Regional authorities said 455 people were cleared in the operation, ordered over the “worrying” sanitary situation at the encampment, where rats had been spotted and where some migrants had caught scabies.
Nantes, a riverside city in Brittany home to 300,000 people, has seen asylum applications jump 28 percent in a year, bucking a trend among most other big French regional cities.
The migrants evicted from the city-centre camp were sent to a public hall where officials were examining their cases.
Regional authorities said they would shelter “the most vulnerable people” and asylum seekers “as much as possible”, but warned that their facilities were “saturated”.
Officials had said last week that they had found only 100 spaces in emergency shelters throughout the region.
“It means at least 300 people are going to sleep in the street tonight, without tents,” said Francois Prochasson, a member of a local group which helps migrants.
“They’re just going to go somewhere else, to another park, and nothing will have been fixed,” he said.
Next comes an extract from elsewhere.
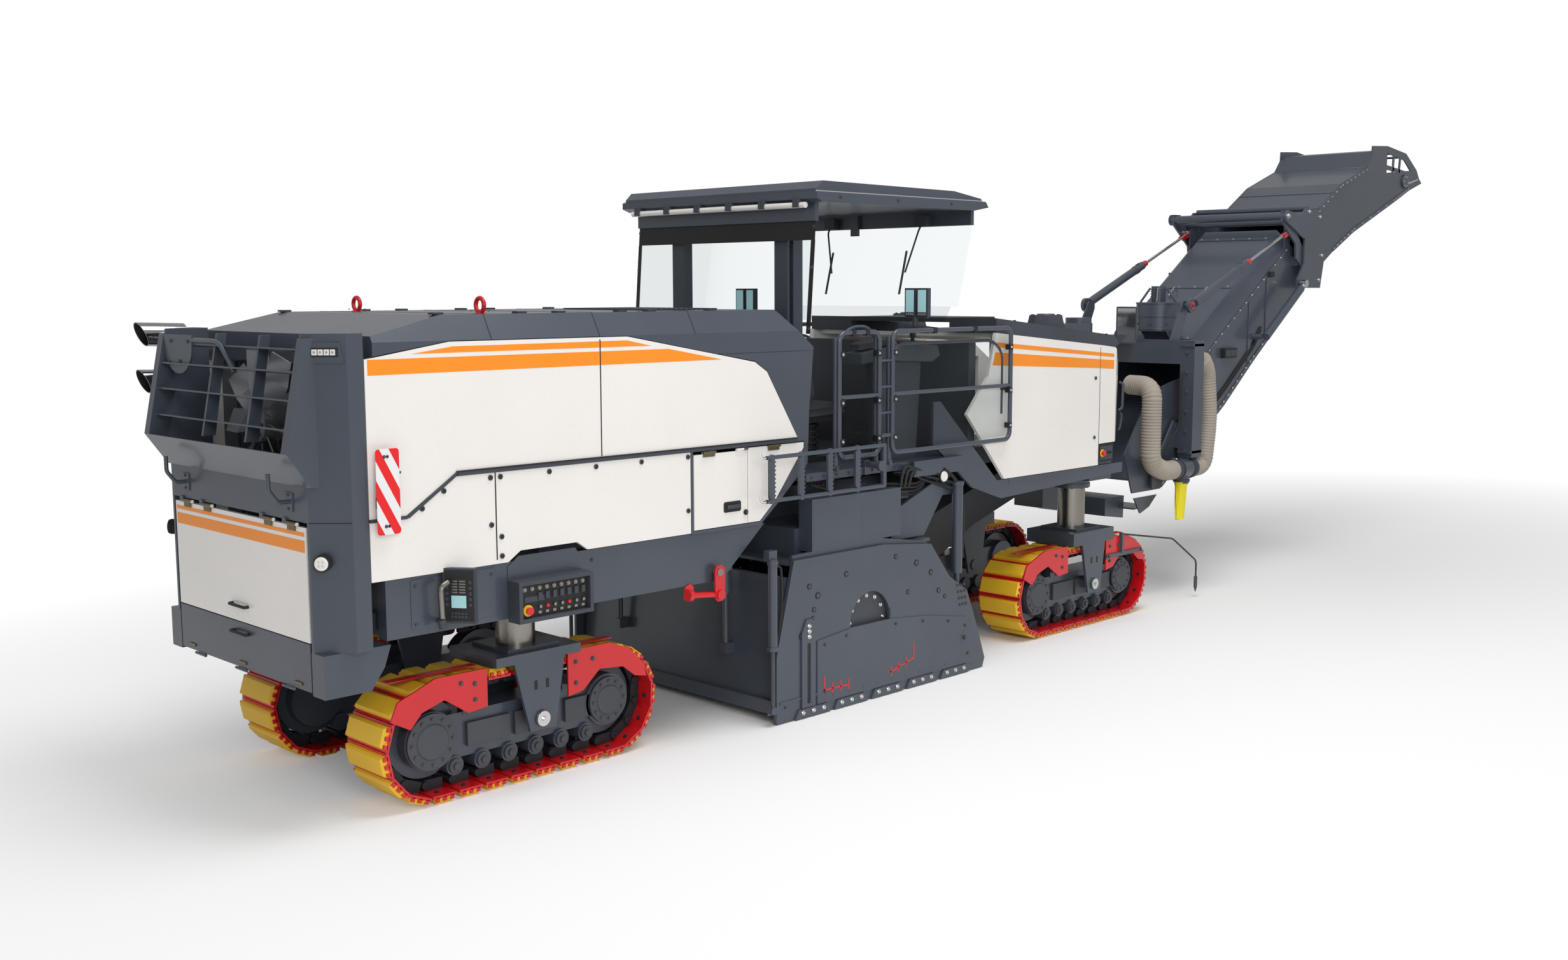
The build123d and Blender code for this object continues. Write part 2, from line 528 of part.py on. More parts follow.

Regional authorities said migrants who “cannot claim asylum or legal residency, or who have claimed asylum in another European Union member state, will be asked to leave the country”.
President Emmanuel Macron’s government is pushing through parliament a tough new immigration law which would speed up the asylum process and accelerate deportations.
France received a record 100,000 asylum applications last year, though the overall numbers entering Europe via dangerous Mediterranean crossings have fallen sharply from their peak in 2015.